No imediato pós-guerra, o movimento da aviação internacional aumentou muito no Brasil. O aeroporto do Galeão não dava conta do número de passageiros que ali desembarcavam. O desembarque era precário. Os passageiros tinham de tomar uma lancha na Ilha do Governador para chegar ao continente. Para resolver esse problema as autoridades brasileiras pensaram em construir uma ponte em dois trechos: do continente à Ilha do Fundão e, do Fundão, à Ilha do Governador.
Os projetos estavam em andamento, quando se tomou conhecimento de que algumas obras de arte especiais vinham sendo construídas na Europa em concreto protendido, com bons resultados econômicos e de prazo. A empresa que respondia por tais obras era a Societé Technique pour l’Utilization de la Précontraine (Stup), fundada pelo engenheiro e arquiteto francês Eugène Freyssinet.
Ao ser informado do conjunto das obras que seriam construídas para fornecer infraestrutura de acesso ao aeroporto do Galeão, na Ilha do Governador, Freyssinet se interessou pelo assunto. Negociações foram feitas, entre ele e autoridades brasileiras, cabendo-lhe a tarefa de projetar a Ponte do Galeão, concebida com 316 m de comprimento – recorde mundial em concreto protendido. O trabalho foi acompanhado aqui do Brasil pelo jovem Carlos Freire Machado, então engenheiro da Organização Henrique Lage, que foi convidado a integrar os quadros da empresa Sociedade Técnica para Utilização do Protendido (Stup), montada pelos franceses no Brasil. Posteriormente, em 1956, ele assumiria a diretoria técnica da Stup. Àquela altura, além de construir a Ponte do Galeão, ele já havia construído, também, a Ponte Petrolina-Juazeiro, entre Bahia e Pernambuco. Ambas se tornaram exemplos de obras feitas com a tecnologia difundida por Freyssinet.
A partir daquele ano, os engenheiros da Stup francesa começaram a retornar para a França. Mas a Stup no Brasil nunca passaria a ser uma empresa autenticamente nacional. Os franceses até procuraram, numa certa altura, um sócio brasileiro. Como se tratava de empresa basicamente de prestação de serviços, e não de uma empresa de construção, as negociações não prosperaram.
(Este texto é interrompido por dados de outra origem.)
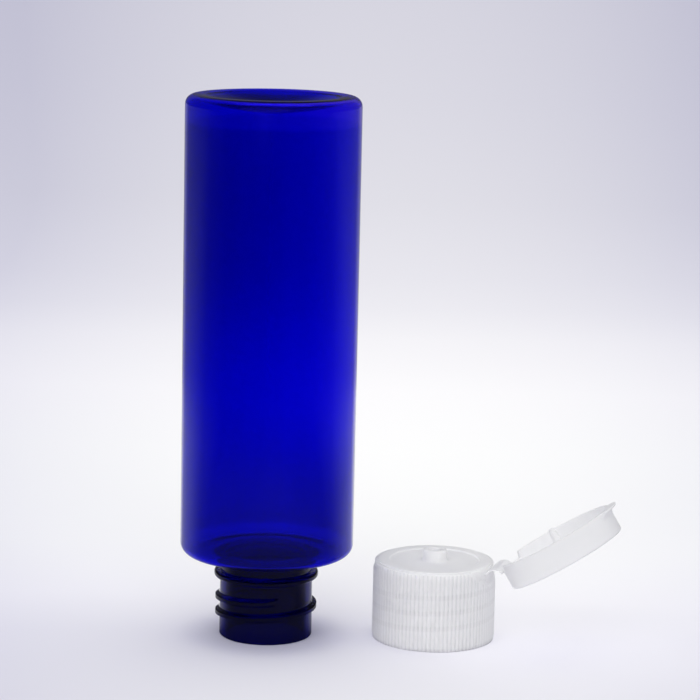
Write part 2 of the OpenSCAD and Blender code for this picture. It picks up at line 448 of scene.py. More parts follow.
@dataclass(frozen=True)
class BlownPet:
    """Stretch-blown PET, dyed cobalt.

    The wall is clear, so its colour comes from what is seen through it, and the dye deepens with
    the wall: blowing thins the body and leaves the neck and the middle of the base thick. Light
    and shade are painted into the dye too. The body's wall thickens towards the shoulder, partly
    as painted shade for the bottle's own shadow on the paper behind it. The wall is also made
    thinner and brighter at +X and thicker and darker at -X, as a painted lit side. Blowing also
    leaves upright streaks, faint draw lines and a slow waviness, which bend the highlights a
    little. Lengths are in mm.

    Attributes:
        dye: Colour of a wall of thickness 1.
        walls: Pairs of height and thickness of the wall there. Its rise towards the shoulder is
            partly the blown wall's own thickness and partly painted shade for the bottle's own
            shadow on the paper behind.
        shoulder_walls: Pairs of distance from the axis and thickness, round shoulder_z.
        base_walls: The same above base_z.
        blend_mm: Height over which one of these takes over from another.
        lean: Painted lit side: share of the thickness that the +X side lacks, so it reads
            brighter, and that the -X side has over, so it reads darker.
        lean_z: Heights between which that painted lit side sets in.
        streak: Share by which the streaks, streak_mm wide and long, thicken and thin the wall.
        shade: Colour of lamp light behind one surface of the wall.
        gloss: Roughness in the troughs and on the crests of the waves.
        draw_line_mm: Width and length of a draw line.
        relief_mm: Height of draw lines and waves, of which relief_strength bends the light.
    """

    name: str = "cobalt_blown_pet"
    dye: str = "#1205de"
    # Painted shade: the rise from 57 mm down to 27 mm is partly the blown wall's own thickness
    # and partly stands in for the bottle's shadow on the paper behind it.
    walls: Pairs = (
        (0.0, 6.8), (22.0, 6.8), (24.0, 1.6), (27.0, 2.15), (36.0, 1.85), (45.0, 1.5),
        (57.0, 1.05), (68.0, 0.95), (84.0, 1.2), (100.0, 1.5), (125.0, 1.55), (138.0, 1.4),
        (146.0, 0.8))
    shoulder_walls: Pairs = (
        (0.0, 6.8), (11.5, 6.8), (13.0, 2.6), (18.0, 1.4), (24.0, 1.0))
    shoulder_z: float = 22.8
    base_walls: Pairs = (
        (0.0, 7.0), (11.0, 7.0), (15.0, 4.0), (18.0, 0.9), (24.0, 0.7))
    base_z: float = 138.0
    blend_mm: float = 1.5
    body_r: float = 23.33
    lean: float = 0.45
    lean_z: Pair = (38.0, 64.0)
    streak: float = 0.3
    streak_mm: Pair = (7.0, 300.0)
    shade: str = "#1a1ac8"
    ior: float = 1.57
    gloss: Pair = (0.035, 0.075)
    draw_line_mm: Pair = (1.6, 96.0)
    wave_mm: float = 22.0
    relief_mm: float = 0.012
    relief_strength: float = 0.5

    @staticmethod
    def upright(add: Adder, place: Source, size_mm: Pair) -> Source:
        """Draws noise out into upright lines.

        Args:
            add: Adds a node to the material.
            place: Object coordinates.
            size_mm: Width and length of the lines.

        Returns:
            The noise, about 0.5.
        """
        across, along = (1 / (size * MM) for size in size_mm)
        lines = add("ShaderNodeMapping", {"Vector": place, "Scale": (across, across, along)})
        return add(NOISE, {"Vector": lines, "Scale": 1.0, "Detail": 2.0})

    def thickness(self, add: Adder, place: Source) -> Source:
        """Works out how thick the wall is.

        The lists give the thickness by height and, on the shoulder and the base, by distance from
        the axis. It is taken times 1 - lean * x / body_r + streak * (noise - 0.5). The lean term
        is a painted lit side: thinner and brighter at +X, thicker and darker at -X.

        Args:
            add: Adds a node to the material.
            place: Object coordinates.

        Returns:
            The thickness.
        """
        x, _, z, off_axis = in_mm(add, place)
        on_base = add(**RISE, inputs=(z, self.base_z, self.base_z + self.blend_mm, 0.0, 1.0))
        off = add(MATH, (z, self.shoulder_z), "SUBTRACT")
        off = add(MATH, (off,), "ABSOLUTE")
        on_shoulder = add(**RISE, inputs=(off, self.blend_mm, 2 * self.blend_mm, 1.0, 0.0))
        # The height ramp's rise towards the shoulder is partly painted shade for the bottle's own
        # shadow on the paper behind it.
        wall = blend_values(add, on_base, curve(add, z, self.walls),
                            curve(add, off_axis, self.base_walls))
        wall = blend_values(add, on_shoulder, wall, curve(add, off_axis, self.shoulder_walls))
        # Painted lit side: the wall thins towards +X so that side reads brighter, and thickens
        # towards -X so that side reads darker.
        lean = add(**RISE, inputs=(z, *self.lean_z, 0.0, -self.lean / self.body_r))
        lean = add(MATH, (x, lean, 1.0), "MULTIPLY_ADD")
        streaks = add(MATH, (self.upright(add, place, self.streak_mm), 0.5), "SUBTRACT")
        uneven = add(MATH, (streaks, self.streak, lean), "MULTIPLY_ADD")
        return add(MATH, (wall, uneven), "MULTIPLY")

    def build(self) -> Material:
        """Makes the finish. A wall of thickness t lets through dye ** t of each colour.

        Returns:
            The material.
        """
        material, add, place = new_material(self.name)
        wave = add(NOISE, {"Vector": place, "Scale": 1 / (self.wave_mm * MM), "Detail": 1.0})
        relief = add(MATH, (self.upright(add, place, self.draw_line_mm), wave), "ADD")
        bump = add("ShaderNodeBump", {"Height": relief, "Strength": self.relief_strength,
                                      "Distance": self.relief_mm * MM})
        wall = self.thickness(add, place)
        passed = tuple(add(MATH, (c, wall), "POWER") for c in linear(self.dye)[:3])
        shader = add("ShaderNodeBsdfPrincipled", {
            "Base Color": add("ShaderNodeCombineColor", passed),
            "Roughness": add(**RISE, inputs=(wave, *NOISE_SPAN, *self.gloss)),
            "IOR": self.ior, "Transmission Weight": 1.0, "Normal": bump})
        lets_light_through(add, shader, linear(self.shade))
        return material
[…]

Como prestadora de serviços ela atuou durante vários anos, até ser anexada à empresa de engenharia Terra Armada, de origem espanhola, apontada como uma liderança internacional na execução de muros de solo reforçado e aterros mecanicamente estabilizados.
Freire Machado corrobora afirmações de seu colega, Bruno Contarini, que trabalhou com ele na Stup, de que esta empresa teve papel muito importante como disseminadora da tecnologia do concreto protendido. Promoveu conferências e seminários, divulgou artigos técnicos e normas internacionais e organizou estágios de engenheiros brasileiros no exterior. O engenheiro José Carlos Campos, que fazia parte da equipe, trabalhou na Stup, em Paris, durante vários anos.
Para ampliar e facilitar a capacidade de ação e penetração da Stup no mercado, Freire Machado indicou, para cada grande praça, um representante credenciado. Para São Paulo, designou o escritório Roberto Rossi Zuccolo – Engenharia Civil e Estrutural Ltda.; para Porto Alegre, o engenheiro Alberto Elnecave; para a Bahia, o engenheiro Luiz Gonçalves Reis, que se associara ao professor Antonio Carlos Laranjeiras; para o Ceará, o engenheiro Hugo Alcântara Mota e, para Pernambuco, o engenheiro José Fernando de Mello Rodrigues.
“Tenho a dizer que a nossa equipe, incluindo o Contarini, o Hélio Santos, o Alberto Azevedo Ferrão e todos os demais aqui mencionados, teve um papel histórico significativo. Todos nós nos entregamos, de corpo e alma, aos estudos e ao desenvolvimento da tecnologia. O engenheiro José Carlos Campos, que também trabalhou conosco, ficou lá, na Stup, em Paris, durante vários anos.”
O protendido significou um salto qualitativo na medida em que eliminou, das chamadas obras pesadas, a aparência de “obras pesadas”. Elas se tornavam aparentemente leves e esbeltas. O DER de São Paulo, conforme lembra o engenheiro, fazia pontes com vigas de 20 m simplesmente apoiadas nos pilares. Com o protendido, conseguiu fazer vigas pré-moldadas de 30, 40 e até 50 m. Depois, houve obras bem maiores, como a Ponte do Tocantins, que tem 250 m de vão. Dentre as múltiplas obras de que Freire Machado participou, incluem-se: ponte sobre o rio Paraíba (1950); ponte sobre o rio Jacareí (SP); barragem de Ernestina (RS); viaduto do Pasmado (RJ); cais da base naval do Recife (PE); ponte sobre o rio Grande (Santa Cruz de la Sierra-Bolívia) e ponte sobre o rio Tietê, nos municípios Ibitinga e Iacanga (SP).